Their plea gained widespread attention and raised $402,000. But instead of giving all of the money to Bobbitt, McClure and D’Amico spent the bulk of it on a BMW, gambling, Louis Vuitton handbags, a trip to Las Vegas and a helicopter ride over the Grand Canyon, prosecutors said.

In this Nov. 17, 2017, photo, Johnny Bobbitt Jr., left, Kate McClure, right, and McClure’s boyfriend, Mark D’Amico, pose at a Citgo station in Philadelphia. – Elizabeth Robertson / The Philadelphia Inquirer via AP, File

In 2018, Bobbitt sued McClure and D’Amico, saying that he had received just $75,000. Soon after, the scheme fell apart, and all three were charged in the case.

McClure, who pleaded guilty, is already serving a 366-day federal sentence in the case. The state sentence will run concurrently with the federal one, the Burlington County prosecutor’s office said in a statement Friday.

As part of her state sentence, McClure, who used to work for the New Jersey Department of Transportation, was permanently barred from being hired as a public worker.

LaChia L. Bradshaw, the Burlington County prosecutor, said in the statement that more than 14,000 people were misled in the scheme, adding that their “decency and compassion for others elicited a tremendously heartwarming response to assist someone they believed was truly in need.”

“Our wish,” she added, “is that prosecutions like this will serve to deter criminals from such deceitful actions, but not discourage individuals from caring about those who are in crisis as a result of a tragedy, or simply need a helping hand after experiencing a hardship or setback.”


A lawyer for McClure did not respond to a request for comment. A GoFundMe spokesperson said in a statement Monday that “we take the misuse of our platform very seriously.”

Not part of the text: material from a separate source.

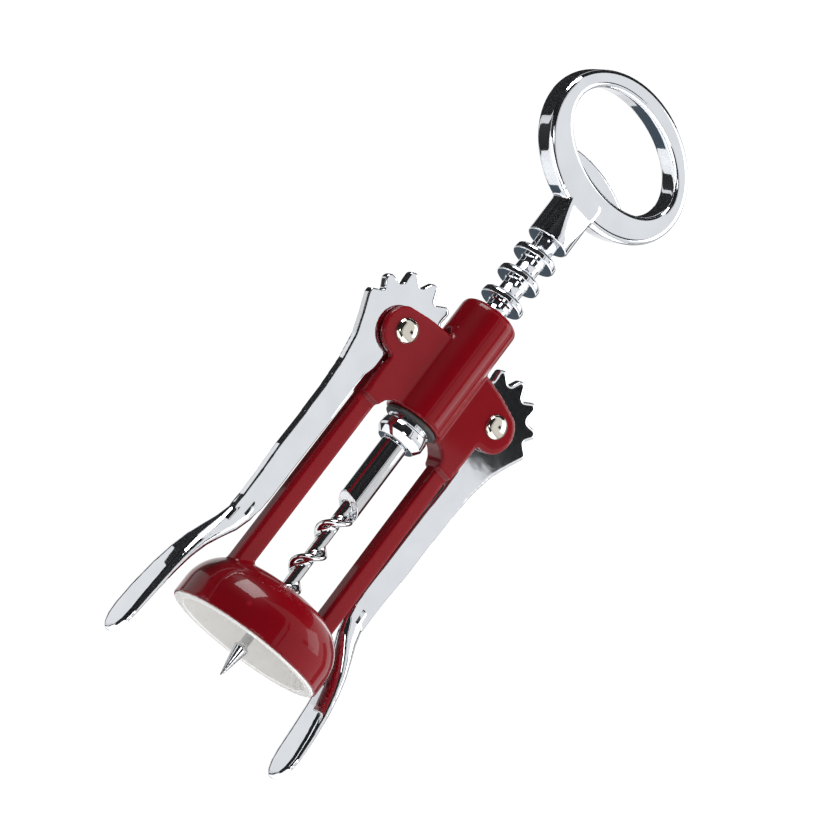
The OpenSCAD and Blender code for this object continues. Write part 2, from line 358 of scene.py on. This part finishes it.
# %% [markdown]
# ## The levers
# Each lever is cast, ground flat and chromed. A flat plate carries the gear teeth and
# the arm, and below the bell the arm twists out into a broad thumb paddle. The plate is
# drawn with X pointing away from the spindle and then moved to its pivot. The paddle is
# one section pulled out through several stations, wider and thinner at each one.

# %% The gear and the arm
tip_r, root_r = 13.6, 10.6
lever_half_t = 1.2
half_tooth = [(tip_r, 0.5), (13.3, 1.0), (12.6, 1.35), (root_r, 2.3)]
tooth = [(r, -y) for r, y in reversed(half_tooth)] + half_tooth


def toothed(first, last):
    """The gear's rim, with a tooth every thirty degrees between two angles."""
    points = []
    for turn in range(first, last - 1, -30):
        a = radians(turn)
        points += [(x * cos(a) - y * sin(a), x * sin(a) + y * cos(a)) for x, y in reversed(tooth)]
    return points


arm_outside = [(13.3, 1.4), (13.2, 0.2), (11.2, -3.8), (9, -8.9), (7.7, -15.4), (7.1, -22.6), (6.8, -32),
               (6.8, -40), (6.3, -48), (6.1, -54.4), (6.3, -58)]
arm_inside = [(0.9, -58), (-0.1, -54), (-0.2, -50), (0, -27), (0.3, -19.3), (0.1, -14), (-1.2, -10.8),
              (-5.5, -9.2)]
gear = [*toothed(180, 30), *arm_outside, *arm_inside, (-9.6, -4.4)]
flat = plate("gear plate", [(px + x, pz + z) for x, z in gear + gear[:1]],
             -lever_half_t, lever_half_t)

# %% [markdown]
# Each station gives the paddle's height, how far out it is, and its half thickness and
# half width there. The first one is inside the arm, and the last one is the thumb end.

# %% The paddle
stations = [(26, 20.9, 3.2, 1.2), (22, 21.1, 3.1, 1.5), (18, 22.3, 2.9, 2.2), (14.5, 24, 2.5, 2.9),
            (10.5, 25.8, 2.1, 3.5), (6, 27.1, 1.8, 4.0), (1, 28, 1.6, 4.5), (-6, 28.75, 1.4, 4.85),
            (-11.5, 29.1, 1.2, 4.85), (-14.5, 29.2, 1.1, 4.3), (-16.6, 29.2, 1.0, 3.1),
            (-17.7, 29.2, 0.8, 1.7), (-18, 29.2, 0.5, 0.9)]
squareness = 0.85


def rounded(value, power):
    """Pushes a sine or cosine outwards, which squares up the circle it draws."""
    return abs(value) ** power * (1 if value > 0 else -1)


z, x, half_x, half_y = stations[0]
turns = [2 * pi * (i + 0.5) / 32 for i in range(33)]
paddle = chain("paddle", [(x + half_x * rounded(cos(a), squareness), half_y * rounded(sin(a), squareness), z)
                          for a in turns])
edit(paddle)
bpy.ops.mesh.edge_face_add()
for next_z, next_x, next_half_x, next_half_y in stations[1:]:
    step = Vector((next_x - x, 0, next_z - z)) * MM
    bpy.ops.mesh.extrude_region_move(TRANSFORM_OT_translate={"value": step})
    bpy.ops.transform.resize(value=(next_half_x / half_x, next_half_y / half_y, 1),
                             center_override=Vector((next_x, 0, next_z)) * MM)
    z, x, half_x, half_y = next_z, next_x, next_half_x, next_half_y
done(paddle)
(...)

“While the overwhelming majority of people use our platform every day to help others, we are aware that bad actors do exist and will attempt to take advantage of people’s generosity,” the statement said. In this case, it added, the company “refunded 100% of all donations through our GoFundMe Giving Guarantee and, as we always do, we worked closely with law enforcement to ensure justice was done.”

D’Amico also pleaded guilty and is serving a federal sentence of 27 months. He was also sentenced to five years in New Jersey state prison. The sentences are running concurrently.

Bobbitt pleaded guilty in March 2019 to a second-degree charge of conspiracy to commit theft by deception. Authorities said that he had posted a similar story on his Facebook page in 2012, claiming he had given up his supper money to help a woman.

In October, Bobbitt received a federal sentence of three years of probation and was ordered to pay $25,000 in restitution. As part of state sentencing, Bobbitt was admitted into a program that provides treatment to those with addiction issues instead of going to jail, according to prosecutors. If Bobbitt does not adhere to the strict regimen of the treatment and recovery services, he may face a sentence of five years in New Jersey state prison, prosecutors said.